Technical presentation

How to keep good statistical properties?

The open Cesp project tries to overcome this paradox. Its ultimate goal is to provide freely, without any conditions, most of the datasets used by the CESP researchers.

Indeed this is NOT the original datasets which is proposed here, but synthetic or cloned datasets.

From a formal point of view these synthetic datasets have the same joint probability distribution as the original ones they are imitating.

This has been made thanks to an incredible ecosystem of open source libraries in R and Python.

SynthPop

The synthpop package for R allows users to create synthetic versions of confidential individual level data for use by researchers interested in making inferences about the population that the data represent. They can be used to carry out statistical analyses, though we would usually recommend conducting an analysis of the original data to confirm the results. Synthetic data are also useful for providing data sets for teaching.

https://synthpop.org.uk/

SDV

The Synthetic Data Vault (SDV) is a Synthetic Data Generation ecosystem of python libraries that allows users to easily learn single-table, multi-table and timeseries datasets to later on generate new Synthetic Data that has the same format and statistical properties as the original dataset.

https://sdv.dev/

How does it work?

It is ensured that the synthetic dataset creates observations whose level of similarity to the original observations is strictly less than the similarity between the original observations themselves. This is how privacy is guaranteed.

Of course, no scientific publications are possible from the analyses of these synthetic data.
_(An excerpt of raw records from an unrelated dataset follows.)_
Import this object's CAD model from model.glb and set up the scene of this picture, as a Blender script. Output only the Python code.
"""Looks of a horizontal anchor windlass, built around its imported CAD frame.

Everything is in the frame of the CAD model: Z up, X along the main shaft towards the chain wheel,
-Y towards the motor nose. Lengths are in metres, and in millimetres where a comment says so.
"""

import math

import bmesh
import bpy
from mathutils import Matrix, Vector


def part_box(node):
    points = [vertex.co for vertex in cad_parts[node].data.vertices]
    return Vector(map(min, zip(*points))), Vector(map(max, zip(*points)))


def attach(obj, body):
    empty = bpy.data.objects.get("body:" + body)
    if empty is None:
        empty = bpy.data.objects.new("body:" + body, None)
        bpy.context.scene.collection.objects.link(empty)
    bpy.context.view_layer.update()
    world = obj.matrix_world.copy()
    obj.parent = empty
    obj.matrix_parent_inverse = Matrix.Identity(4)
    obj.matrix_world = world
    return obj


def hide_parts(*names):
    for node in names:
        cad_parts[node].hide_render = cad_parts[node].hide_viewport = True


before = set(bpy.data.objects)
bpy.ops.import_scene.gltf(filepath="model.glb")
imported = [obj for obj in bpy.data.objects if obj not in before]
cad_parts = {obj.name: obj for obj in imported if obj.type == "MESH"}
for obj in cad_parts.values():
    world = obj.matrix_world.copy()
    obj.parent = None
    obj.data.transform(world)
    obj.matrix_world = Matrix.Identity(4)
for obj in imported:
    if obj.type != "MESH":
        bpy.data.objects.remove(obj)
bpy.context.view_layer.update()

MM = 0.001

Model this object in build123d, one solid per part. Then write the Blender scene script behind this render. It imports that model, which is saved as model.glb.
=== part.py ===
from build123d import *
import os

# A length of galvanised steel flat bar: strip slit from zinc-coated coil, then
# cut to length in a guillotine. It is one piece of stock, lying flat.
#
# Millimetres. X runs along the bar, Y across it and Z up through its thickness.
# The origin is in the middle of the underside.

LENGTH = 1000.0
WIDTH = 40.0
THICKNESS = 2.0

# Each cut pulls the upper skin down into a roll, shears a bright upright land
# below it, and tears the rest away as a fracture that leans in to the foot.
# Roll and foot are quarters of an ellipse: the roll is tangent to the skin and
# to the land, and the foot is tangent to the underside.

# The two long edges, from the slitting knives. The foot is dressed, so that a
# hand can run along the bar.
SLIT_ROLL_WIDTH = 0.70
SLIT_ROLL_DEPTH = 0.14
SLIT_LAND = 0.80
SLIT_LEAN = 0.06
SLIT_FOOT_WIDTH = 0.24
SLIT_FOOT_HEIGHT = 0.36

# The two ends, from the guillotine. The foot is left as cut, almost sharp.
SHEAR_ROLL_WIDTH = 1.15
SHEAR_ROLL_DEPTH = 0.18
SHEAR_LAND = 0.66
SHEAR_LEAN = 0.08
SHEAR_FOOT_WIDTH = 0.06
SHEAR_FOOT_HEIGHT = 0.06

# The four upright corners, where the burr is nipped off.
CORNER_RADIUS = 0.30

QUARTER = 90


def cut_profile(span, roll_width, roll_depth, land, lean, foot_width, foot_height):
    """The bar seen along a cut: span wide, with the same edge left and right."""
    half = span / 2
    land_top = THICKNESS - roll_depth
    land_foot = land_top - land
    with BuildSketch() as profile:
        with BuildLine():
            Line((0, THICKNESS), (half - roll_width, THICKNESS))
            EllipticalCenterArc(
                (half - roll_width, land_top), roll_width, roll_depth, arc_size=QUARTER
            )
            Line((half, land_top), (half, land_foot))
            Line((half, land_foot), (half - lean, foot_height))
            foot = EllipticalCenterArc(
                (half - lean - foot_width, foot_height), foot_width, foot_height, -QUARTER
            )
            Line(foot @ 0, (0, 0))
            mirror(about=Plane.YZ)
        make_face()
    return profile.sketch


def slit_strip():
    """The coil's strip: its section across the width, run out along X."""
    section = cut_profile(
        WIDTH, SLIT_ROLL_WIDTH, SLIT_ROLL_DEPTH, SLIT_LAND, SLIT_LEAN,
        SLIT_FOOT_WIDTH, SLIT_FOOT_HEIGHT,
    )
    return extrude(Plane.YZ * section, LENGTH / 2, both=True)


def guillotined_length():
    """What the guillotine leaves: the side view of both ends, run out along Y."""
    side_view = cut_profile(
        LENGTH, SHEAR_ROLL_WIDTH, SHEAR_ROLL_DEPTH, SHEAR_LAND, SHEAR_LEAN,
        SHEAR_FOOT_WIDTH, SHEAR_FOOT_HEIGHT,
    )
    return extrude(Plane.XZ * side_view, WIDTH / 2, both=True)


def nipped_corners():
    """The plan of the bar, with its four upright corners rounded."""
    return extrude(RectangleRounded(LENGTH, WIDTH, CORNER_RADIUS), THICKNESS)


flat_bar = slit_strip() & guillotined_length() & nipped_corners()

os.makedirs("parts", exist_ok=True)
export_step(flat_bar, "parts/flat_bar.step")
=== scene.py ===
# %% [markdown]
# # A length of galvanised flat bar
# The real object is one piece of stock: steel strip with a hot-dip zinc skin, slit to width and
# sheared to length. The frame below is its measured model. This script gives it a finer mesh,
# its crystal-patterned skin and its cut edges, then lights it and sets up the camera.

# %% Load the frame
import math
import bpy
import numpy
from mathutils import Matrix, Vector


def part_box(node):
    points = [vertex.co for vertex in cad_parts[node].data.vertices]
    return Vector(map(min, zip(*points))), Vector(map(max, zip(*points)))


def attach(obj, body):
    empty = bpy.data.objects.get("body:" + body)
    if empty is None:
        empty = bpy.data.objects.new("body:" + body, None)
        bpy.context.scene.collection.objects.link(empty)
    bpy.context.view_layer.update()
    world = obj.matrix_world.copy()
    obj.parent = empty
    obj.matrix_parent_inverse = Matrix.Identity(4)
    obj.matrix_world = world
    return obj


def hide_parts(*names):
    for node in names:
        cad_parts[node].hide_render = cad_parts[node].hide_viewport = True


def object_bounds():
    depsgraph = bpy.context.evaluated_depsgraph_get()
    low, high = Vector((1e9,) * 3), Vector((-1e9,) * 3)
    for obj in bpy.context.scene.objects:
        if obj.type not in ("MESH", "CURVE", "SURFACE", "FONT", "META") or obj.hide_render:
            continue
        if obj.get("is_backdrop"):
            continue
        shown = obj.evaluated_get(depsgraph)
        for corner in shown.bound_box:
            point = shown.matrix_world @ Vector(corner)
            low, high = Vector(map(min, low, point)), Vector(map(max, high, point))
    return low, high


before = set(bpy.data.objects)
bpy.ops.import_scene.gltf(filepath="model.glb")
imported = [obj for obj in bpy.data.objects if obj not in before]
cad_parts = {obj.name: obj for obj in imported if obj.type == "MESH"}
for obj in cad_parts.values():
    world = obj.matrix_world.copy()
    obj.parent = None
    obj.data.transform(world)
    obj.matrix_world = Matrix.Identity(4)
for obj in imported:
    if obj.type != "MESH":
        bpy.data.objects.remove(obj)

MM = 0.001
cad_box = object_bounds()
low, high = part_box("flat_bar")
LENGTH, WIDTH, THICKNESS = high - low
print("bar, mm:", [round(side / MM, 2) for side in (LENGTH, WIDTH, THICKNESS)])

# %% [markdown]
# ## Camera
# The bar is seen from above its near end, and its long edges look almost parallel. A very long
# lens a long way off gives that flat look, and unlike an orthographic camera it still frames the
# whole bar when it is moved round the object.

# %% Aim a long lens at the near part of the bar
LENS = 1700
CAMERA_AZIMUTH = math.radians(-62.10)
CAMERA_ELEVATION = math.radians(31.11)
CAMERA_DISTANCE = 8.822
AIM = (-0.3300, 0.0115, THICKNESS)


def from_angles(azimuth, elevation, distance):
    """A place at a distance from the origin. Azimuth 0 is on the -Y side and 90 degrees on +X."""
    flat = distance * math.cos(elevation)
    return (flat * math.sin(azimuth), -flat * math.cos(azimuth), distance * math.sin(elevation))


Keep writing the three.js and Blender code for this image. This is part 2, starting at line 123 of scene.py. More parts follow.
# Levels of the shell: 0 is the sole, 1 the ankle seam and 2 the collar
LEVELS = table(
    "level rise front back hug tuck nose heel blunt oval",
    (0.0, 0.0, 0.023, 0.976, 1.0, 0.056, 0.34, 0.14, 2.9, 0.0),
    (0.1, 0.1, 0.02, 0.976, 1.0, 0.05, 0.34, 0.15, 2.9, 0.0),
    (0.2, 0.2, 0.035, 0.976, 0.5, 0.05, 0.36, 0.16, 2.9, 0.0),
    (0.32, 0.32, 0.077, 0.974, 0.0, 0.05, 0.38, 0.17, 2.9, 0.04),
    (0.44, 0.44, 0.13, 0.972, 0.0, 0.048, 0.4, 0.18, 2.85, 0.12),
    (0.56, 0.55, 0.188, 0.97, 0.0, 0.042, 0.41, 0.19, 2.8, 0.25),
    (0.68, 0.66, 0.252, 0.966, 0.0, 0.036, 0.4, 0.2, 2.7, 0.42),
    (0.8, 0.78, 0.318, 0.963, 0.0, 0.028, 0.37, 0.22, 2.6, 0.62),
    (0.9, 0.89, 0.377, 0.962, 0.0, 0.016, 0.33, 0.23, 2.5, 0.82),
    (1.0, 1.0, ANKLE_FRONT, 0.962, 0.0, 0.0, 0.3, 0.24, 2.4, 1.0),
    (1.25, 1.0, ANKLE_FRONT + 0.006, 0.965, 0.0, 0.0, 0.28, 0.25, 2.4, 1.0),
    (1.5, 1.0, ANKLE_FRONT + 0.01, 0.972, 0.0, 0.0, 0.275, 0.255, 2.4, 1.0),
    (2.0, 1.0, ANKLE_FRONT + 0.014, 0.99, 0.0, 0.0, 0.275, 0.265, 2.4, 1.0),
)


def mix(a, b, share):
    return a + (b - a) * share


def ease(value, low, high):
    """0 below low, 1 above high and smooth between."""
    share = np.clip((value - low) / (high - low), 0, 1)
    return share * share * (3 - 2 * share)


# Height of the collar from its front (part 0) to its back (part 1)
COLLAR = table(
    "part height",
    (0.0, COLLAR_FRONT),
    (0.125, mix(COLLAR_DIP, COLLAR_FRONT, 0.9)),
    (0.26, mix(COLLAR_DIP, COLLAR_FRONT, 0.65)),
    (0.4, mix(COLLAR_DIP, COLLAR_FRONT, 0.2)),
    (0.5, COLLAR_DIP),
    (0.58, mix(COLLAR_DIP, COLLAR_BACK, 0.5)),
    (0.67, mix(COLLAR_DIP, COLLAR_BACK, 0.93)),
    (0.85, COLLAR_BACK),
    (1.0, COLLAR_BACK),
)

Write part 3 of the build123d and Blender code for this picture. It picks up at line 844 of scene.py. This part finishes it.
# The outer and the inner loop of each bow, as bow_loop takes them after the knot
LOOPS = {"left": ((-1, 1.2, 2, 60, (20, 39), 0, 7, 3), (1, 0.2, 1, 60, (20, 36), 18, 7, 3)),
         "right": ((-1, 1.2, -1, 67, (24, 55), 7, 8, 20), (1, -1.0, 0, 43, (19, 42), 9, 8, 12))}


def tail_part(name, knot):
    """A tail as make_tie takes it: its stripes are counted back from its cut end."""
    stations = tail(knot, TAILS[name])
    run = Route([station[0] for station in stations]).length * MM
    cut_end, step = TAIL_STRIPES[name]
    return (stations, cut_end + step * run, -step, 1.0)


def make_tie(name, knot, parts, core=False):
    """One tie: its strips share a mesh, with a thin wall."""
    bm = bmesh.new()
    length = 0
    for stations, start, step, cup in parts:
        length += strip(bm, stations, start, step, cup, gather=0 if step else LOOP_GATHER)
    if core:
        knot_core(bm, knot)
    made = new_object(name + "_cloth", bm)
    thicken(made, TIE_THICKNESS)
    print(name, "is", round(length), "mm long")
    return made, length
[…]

If you have the feeling that your analyses could have some scientific interest, it will be necessary to apply your scripts to the original datasets. This can be done using the contact us option in this page.

A formal agreement will have to be considered to secure all authorship positions for possible future publications. In addition, a limited financial contribution will be possibly asked to compensate data-management and statistical analysis workload that will be required.